Inspiration

Navigating the world safely and picking up on social cues can be really challenging for visually impaired people. We wanted to create something that could help—not just a mobility aid, but a companion that gives both environmental awareness and emotional context. The idea was simple: empower blind users to move confidently, engage socially, and feel safer, without relying solely on a guide dog or cane.

What It Does

B.E.A.D is a small wearable device powered by an ESP32. Here’s what it can do:

It uses a tiny camera to see the world around the user.

It runs two CNN models in real-time:

One (Roboflow-trained, 98% accurate) detects objects, doorways, and faces.

Another (OpenCV-trained, 99% accurate) reads facial emotions.

It communicates everything through haptic feedback using a small buzzer—so users can “feel” what’s happening around them.

Basically, it helps users understand their surroundings and the people in them, potentially replacing or complementing guide dogs or canes.

How We Built It

We combined hardware, software, and AI to bring B.E.A.D to life:

Hardware: ESP32, camera module, buzzer, and battery pack.

Software:

CNN model 1 for object, doorway, and face detection.

CNN model 2 for emotion recognition.

Code written in Arduino/MicroPython to capture the camera feed, run inference, and trigger the buzzer.

Workflow: Camera captures a frame → objects and faces are detected → emotions are recognized → buzzer provides feedback.

Challenges We Faced

Running two CNN models on a tiny ESP32 was tricky—memory and processing power are limited.

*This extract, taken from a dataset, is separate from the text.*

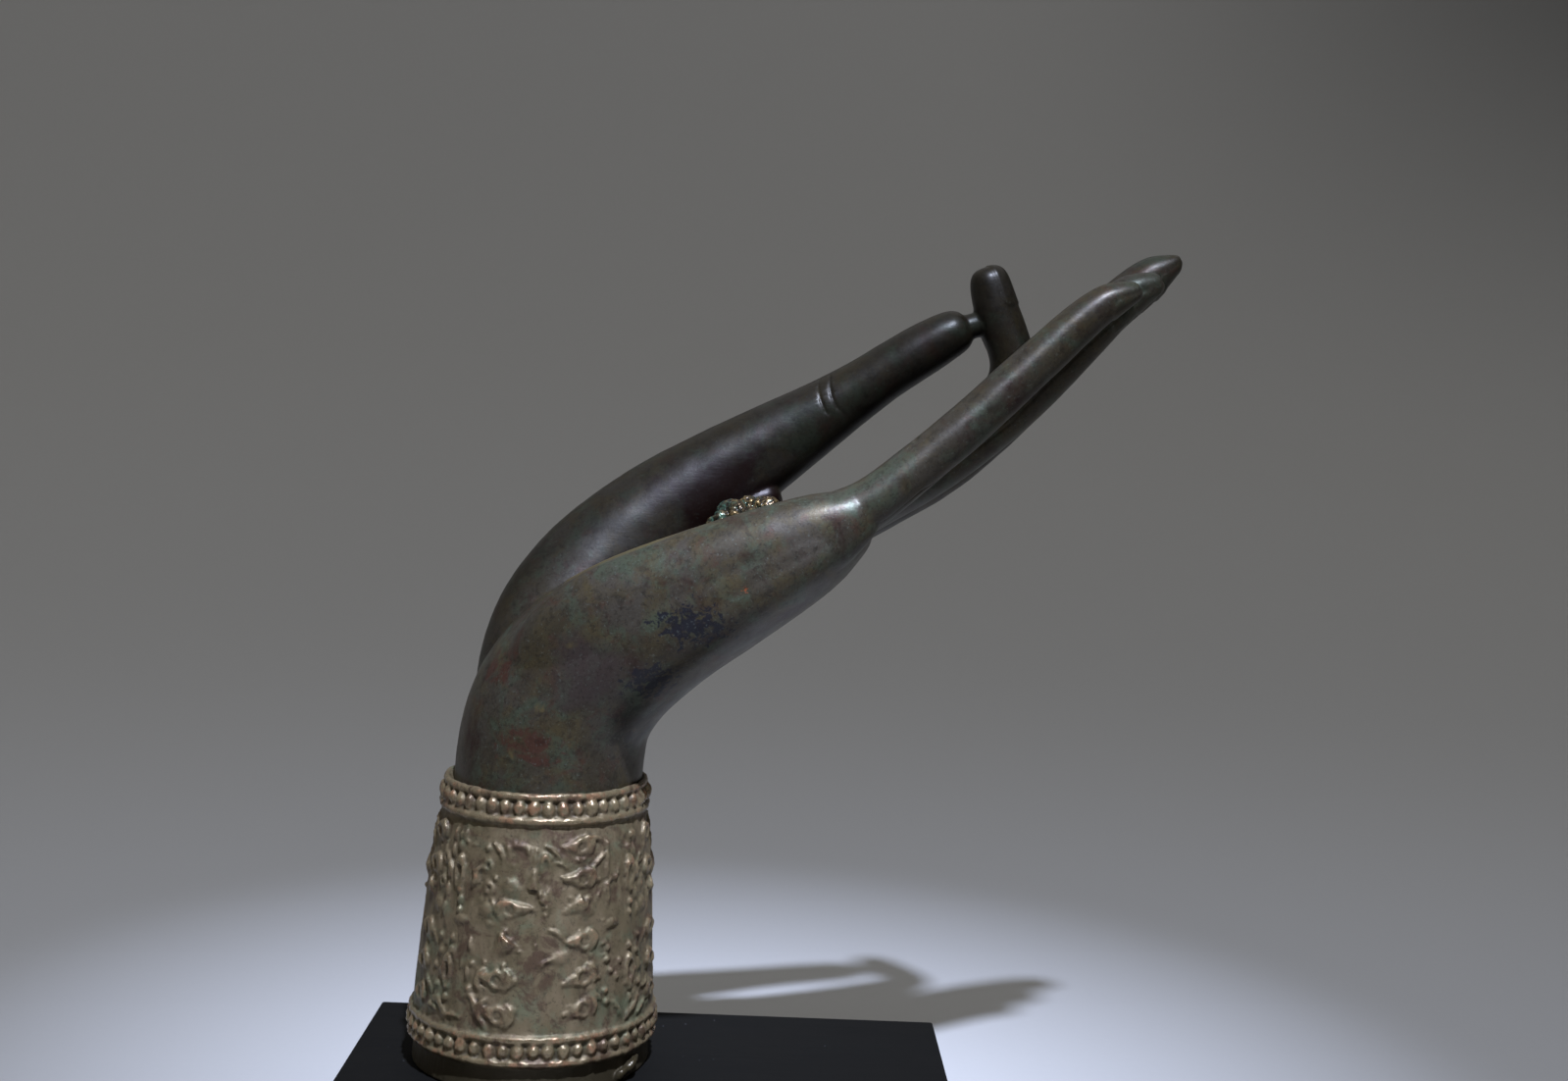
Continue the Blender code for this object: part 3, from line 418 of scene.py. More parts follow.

Getting real-time feedback without delays took a lot of optimization.

Designing buzzer patterns that are clear and distinguishable for objects, doorways, and emotions required careful testing.

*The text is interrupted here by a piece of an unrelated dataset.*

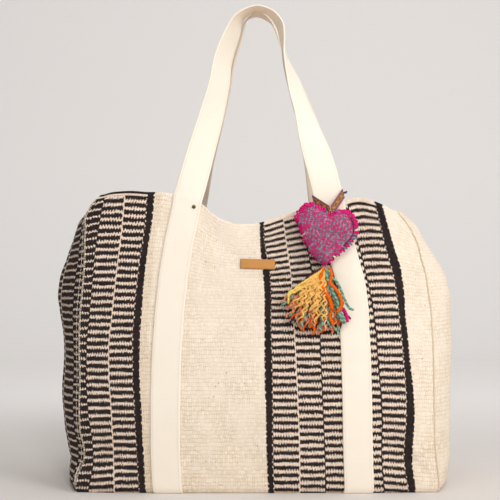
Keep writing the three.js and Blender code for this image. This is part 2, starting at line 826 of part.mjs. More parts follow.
for (const place of RIVETS) {
  const shape = rivetOnFront(place);
  add("rivet_front_" + place.leg, shape, brass);
  add("rivet_back_" + place.leg, atBack(shape), brass);
}

add("leather_label", label(), leather);

// The heart hangs by its notch below the ribbon, and the tassel from the heart's tip.
const notchPlace = onLeg(RIBBON.across, -RIBBON.drop - RIBBON.width / 2, 0);
const notch = heartPoint(heartNotch);
const heartMesh = add("charm_heart", heart(), material(COLOURS.heart));
heartMesh.rotation.x = radians(-HEART.lean);
heartMesh.position.set(notchPlace.x - notch.x, -BAG.depth, notchPlace.z - notch.z);
restOnFront(heartMesh, HEART.clear);
add("charm_ribbon", ribbon(notch.applyMatrix4(heartMesh.matrixWorld)), material(COLOURS.ribbon));

const tasselMesh = add("charm_tassel", tassel(), material(COLOURS.yarn));
tasselMesh.position.copy(heartPoint(heartTip).applyMatrix4(heartMesh.matrixWorld));
tasselMesh.position.z -= HEAD_HEIGHT + SEWN_GAP;

export default bag;
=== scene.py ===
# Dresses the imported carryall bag: woven cloth walls, webbing handles, label and heart charm.
# Metres, +Z up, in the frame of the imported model. The front faces -Y.
import math

import bpy
import numpy as np
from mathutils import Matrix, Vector


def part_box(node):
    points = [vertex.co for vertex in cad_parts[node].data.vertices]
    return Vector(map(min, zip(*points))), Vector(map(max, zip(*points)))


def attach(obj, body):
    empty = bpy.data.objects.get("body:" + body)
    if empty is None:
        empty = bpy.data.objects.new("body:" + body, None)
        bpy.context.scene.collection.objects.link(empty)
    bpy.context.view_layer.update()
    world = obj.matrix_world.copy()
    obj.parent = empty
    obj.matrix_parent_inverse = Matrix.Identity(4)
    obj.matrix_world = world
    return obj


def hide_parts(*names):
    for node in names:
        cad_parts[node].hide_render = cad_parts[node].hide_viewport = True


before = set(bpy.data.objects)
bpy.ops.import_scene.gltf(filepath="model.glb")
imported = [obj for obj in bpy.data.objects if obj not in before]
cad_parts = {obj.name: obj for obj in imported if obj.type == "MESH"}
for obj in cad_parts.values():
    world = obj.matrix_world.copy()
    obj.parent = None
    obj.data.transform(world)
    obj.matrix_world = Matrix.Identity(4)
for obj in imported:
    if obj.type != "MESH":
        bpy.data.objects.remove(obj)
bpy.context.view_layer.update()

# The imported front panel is 394.6 mm high at its rim, which gives the scale of every size here.
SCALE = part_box("front_panel")[1][2] / 0.3946
MM = 0.001 * SCALE

HALF_WIDTH = 240 * MM
HALF_DEPTH = 95 * MM
HEIGHT = 394 * MM
CLOTH = 2.5 * MM
WEBBING = 2.2 * MM
STRAP_WIDTH = 38 * MM
HANDLE_RISE = 254 * MM
BULGE_REACH = 43 * MM
FOLD_DEPTH = 4.5 * MM
FOOT_RADIUS = 10 * MM
GAP = 0.3 * MM
SEWN_GAP = 0.4 * MM
# How far each handle spreads halfway up, is pinched towards its top, and stands to the right
# halfway up, as shares of half the bag's width
HANDLES = {"front": (0.0, 0.0, 0.0), "back": (0.135, 0.2, 0.013)}

# Fine grid of the cloth
FRONT_COLUMNS = 200
GUSSET_COLUMNS = 64
LEVEL_STEPS = 170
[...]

Finding the balance between model size and accuracy for edge deployment was another hurdle.

What We’re Proud Of

Both CNN models now run on the ESP32, almost in real-time.

We hit high accuracy: 98% for object/door/face detection, 99% for emotion recognition.

Built a fully functional wearable prototype that gives users environmental and emotional awareness.

Developed intuitive haptic patterns that make sense without being overwhelming.

Showed that B.E.A.D could replace or supplement guide dogs or canes, improving mobility and social interaction.

What We Learned

Edge ML is powerful, but you have to optimize carefully.

Haptic feedback is surprisingly nuanced—you have to test it in real life to get it right.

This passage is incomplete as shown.